The global textile industry must become eco-conscious, the report concludes. It explores how to develop a more “sustainable clothing” industry — a seeming oxymoron in a world where fashions change every few months.

“Hmmm,” said Sally Neild, 44, dressed in casual chic, in jeans and boots, as she pondered such alien concepts, shopping bags in hand. “People now think a lot about green travel and green food. But I think we are a long way from there in terms of clothes. People are mad about those stores.”

It is hard to imagine how customers who rush after trends, or the stores that serve them, will respond to the report’s suggestions: that people lease clothes and return them at the end of a month or a season, so the garments can be lent again to someone else — like library books — and that they buy more expensive and durable clothing that can be worn for years.

In terms of care, the report highlights the benefits of synthetic fabrics that require less hot water to wash and less ironing. It suggests that consumers air-dry clothes and throw away their tumble dryers, which require huge amounts of energy.

But some big retailers are starting to explore their options. “Our research shows that customers are getting very concerned about environmental issues, and we don’t want to get caught between the eyes,” said Mike Barry, head of corporate social responsibility at Marks & Spencer, one of Britain’s largest retailers, which helped pay for the Cambridge study. “It’s a trend that we know won’t go away after a season, like a poncho.”

Customers “will ask ‘what are you doing?’ ” Mr.

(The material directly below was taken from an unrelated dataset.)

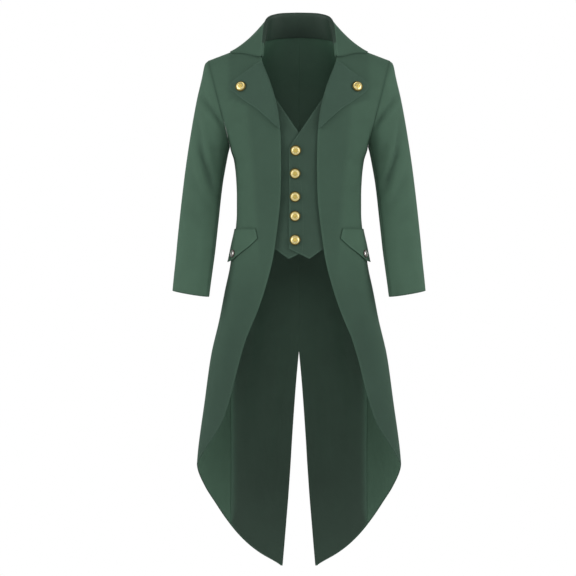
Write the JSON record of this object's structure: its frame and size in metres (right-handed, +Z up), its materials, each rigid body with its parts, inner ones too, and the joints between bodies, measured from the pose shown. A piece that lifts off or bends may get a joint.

Barry said, noting that 70 percent of Britons shop at his chain. “So we’re doing a lot of thinking about what a sustainable clothing industry could look like in five years.”

Consumers spend more than $1 trillion a year on clothing and textiles, an estimated one-third of that in Western Europe, another third in North America, and about a quarter in Asia. In many places, cheap, readily disposable clothes have displaced hand-me-downs as the mainstay of dressing.

“My mother had the same wardrobe her entire life,” Ms. Neild said. “For my daughter, styles change every six months and you need to keep up.” As a result, women’s clothing sales in Britain rose by 21 percent between 2001 and 2005 alone to about £24 billion ($47.6 billion), spurred by lower prices, according to the Cambridge report.

And while many people have grown accustomed to recycling cans, bottles and newspapers, used clothes are generally thrown away. “In a wealthy society, clothing and textiles are bought as much for fashion as for function,” the report says, and that means that clothes are replaced “before the end of their natural life.”

Dr. Julian Allwood, who led a team of environmental researchers in conducting the report, noted in an interview that it is now easier for British consumers to toss unwanted clothes than to take them to a recycling center, and easier to throw clothes into the hamper for a quick machine wash and dry than to sponge off stains.

He hopes his report will educate shoppers about the costs to the environment, so that they change their behavior. There are many examples of how changing consumer priorities have forced even the most staid retailers to alter the way they do business.